Thursday 1 August 2013

Book Review- Calder Walton- Empire of Secrets


‘If we are going to sin’ wrote Eric Griffiths-Jones, Attorney General of the British administration in Kenya during the Mau Mau rebellion, ‘we must sin quietly’. In truth, however, there was little understated about a counter-insurgency that saw 20 000 rebels killed, 78 000 detained and over a million forcibly resettled. Yet, while the British may have displayed little subtlety when fighting the rebellion, they proved extremely adept at covering their tracks once hostilities ceased. Indeed, the full extent of the abuses perpetrated by the British against the Mau Mau- abuses which included torture and widespread mistreatment- began to emerge only in 2011, after the Foreign Office ‘rediscovered’ 1 500 previously classified files. 

In Empire of Secrets, the debut book by Cambridge historian Calder Walton, the story of Britain’s intelligence services during the era of decolonisation is told for the first time. In Kenya, as with elsewhere, the picture was mixed. Rogue elements within the security forces, able to take the law into their own hands, engaged in quite terrible abuses. Conversely, the influential and measured reports of MI5 downplayed fears that anti-colonial leaders, such as Kwame Nkrumah and Joseph Kenyatta, were stooges of the USSR, facilitating transfers of power in the process. 

Somewhat more surprisingly, most newly independent governments asked MI5 to carry on in their former capacity. The rationale behind this remarkable alliance was threefold: their knowledge would come in handy when forging indigenous security services, it made sense to keep lines of communication open to the major powers and intelligence information could be used to stymie or target internal political opponents. 

Such arrangements also had advantages for London. Most importantly, they facilitated the UKUSA agreement covering signals intelligence (SIGNIT).
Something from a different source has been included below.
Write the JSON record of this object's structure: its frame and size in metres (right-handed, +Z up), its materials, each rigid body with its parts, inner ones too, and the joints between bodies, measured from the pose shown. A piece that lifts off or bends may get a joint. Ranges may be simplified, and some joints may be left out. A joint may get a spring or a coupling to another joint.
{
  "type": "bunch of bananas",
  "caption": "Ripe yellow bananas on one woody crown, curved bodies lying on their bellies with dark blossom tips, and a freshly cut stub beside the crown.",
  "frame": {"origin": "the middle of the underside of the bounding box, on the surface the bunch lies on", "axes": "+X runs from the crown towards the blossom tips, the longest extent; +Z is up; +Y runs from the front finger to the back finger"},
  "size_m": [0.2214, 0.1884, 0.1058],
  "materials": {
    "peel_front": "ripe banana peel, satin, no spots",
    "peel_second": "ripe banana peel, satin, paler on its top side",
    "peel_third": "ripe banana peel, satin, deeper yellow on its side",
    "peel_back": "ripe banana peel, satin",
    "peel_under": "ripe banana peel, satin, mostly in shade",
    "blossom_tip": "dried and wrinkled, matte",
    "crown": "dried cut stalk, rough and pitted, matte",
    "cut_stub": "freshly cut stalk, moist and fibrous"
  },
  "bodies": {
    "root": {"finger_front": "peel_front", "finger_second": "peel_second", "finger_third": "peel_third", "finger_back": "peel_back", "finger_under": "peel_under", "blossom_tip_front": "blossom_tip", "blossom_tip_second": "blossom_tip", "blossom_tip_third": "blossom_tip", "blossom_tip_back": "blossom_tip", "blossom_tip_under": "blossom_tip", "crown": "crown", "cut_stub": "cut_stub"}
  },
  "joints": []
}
Under this plan, GCHQ would be responsible for monitoring the many former outposts of Empire on behalf of London and Washington. In the pre-satellite era, during the high point of the Cold War, this understanding bolstered Anglo-American relations just at the point that Britain’s hard power was on the wane. 
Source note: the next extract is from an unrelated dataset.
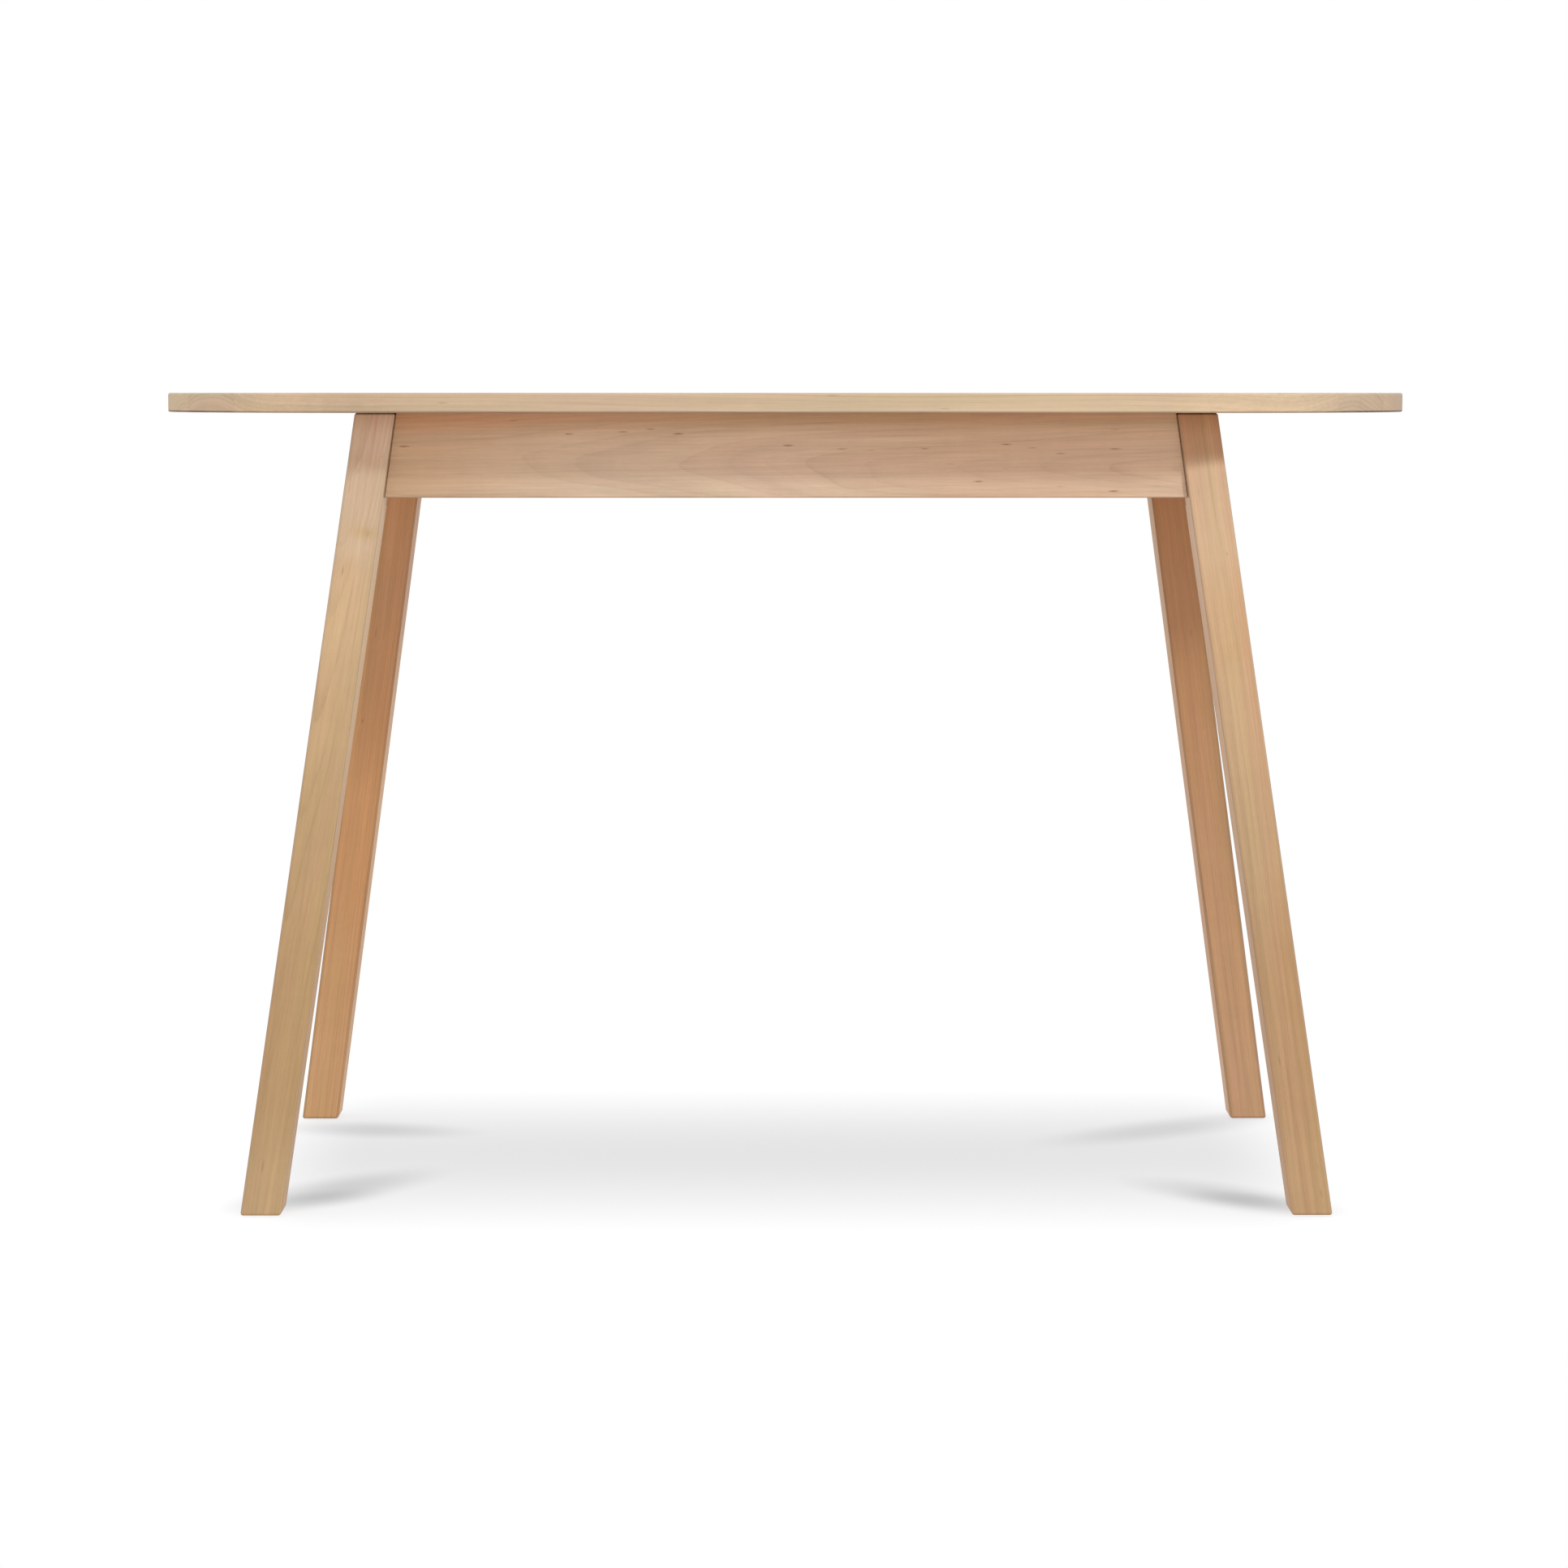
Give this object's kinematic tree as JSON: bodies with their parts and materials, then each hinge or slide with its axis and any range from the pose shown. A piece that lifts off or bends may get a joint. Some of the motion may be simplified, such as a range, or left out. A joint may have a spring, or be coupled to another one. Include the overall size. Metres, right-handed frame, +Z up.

One of the more exceptional nuggets unearthed by Walton concerns the British wartime 
programme of ‘extraordinary rendition’. Hereby persons of interest were detained, taken to a British colony and transported to the mainland for interrogation at Camp 020. Although physical torture was prohibited (not on humanitarian grounds, it should be noted, but because it promised only ‘unreliable evidence’), the scheme was extremely secret and of questionable legality. 

Throughout this passage, Guantanamo Bay lurks in the background and, at one point, it is referenced outright. This theme: linking practices of the past to contemporary events reoccurs at various intervals but is almost always unconvincing. This is not because the comparisons are completely erroneous but because they add little in the way of insight. For, in truth, despite the obvious similarities, there is little in common between Camp 020 and policies of the latter day Bush administration. 

Moreover, Walton’s broader point (which happens to justify his book) – that to avoid the mistakes of the past you must first have knowledge of them – fails to stand up to scrutiny. For while an understanding of previous errors can certainly aid the decision making process, all events take on their own momentum regardless of those which have occurred previously. 

This can be shown by making reference to one of the comparisons in Empire of Secrets. When discussing Suez, Walton draws a link between the ‘intelligence’ provided by the Czechoslovak source ‘Lucky Break’ and the infamously ‘sexed-up’ dossier that strengthened Tony Blair’s case for war with Iraq. Of course in the run up to the 2003 invasion Blair and his cabinet could have studied Suez in some depth- perhaps some did- but in all honesty does anyone sincerely believe this would have made any difference? This is not to argue that the past is irrelevant, but it is to state that events are best understood on their own terms, especially as analogy has the potential to hinder the decision making process as much as it can help.

Putting this discussion to one side, and while Empire of Secrets is an entertaining read it lacks a certain structure. Walton’s exhortations to learn from past mistakes can, in this regard, be seen as an attempt to cover for this. Though to be fair, given the subject material, perhaps an overarching argument was a task too much, but without one (chapters are sometimes organised on geographical grounds and sometimes over time periods) passages can run out of steam.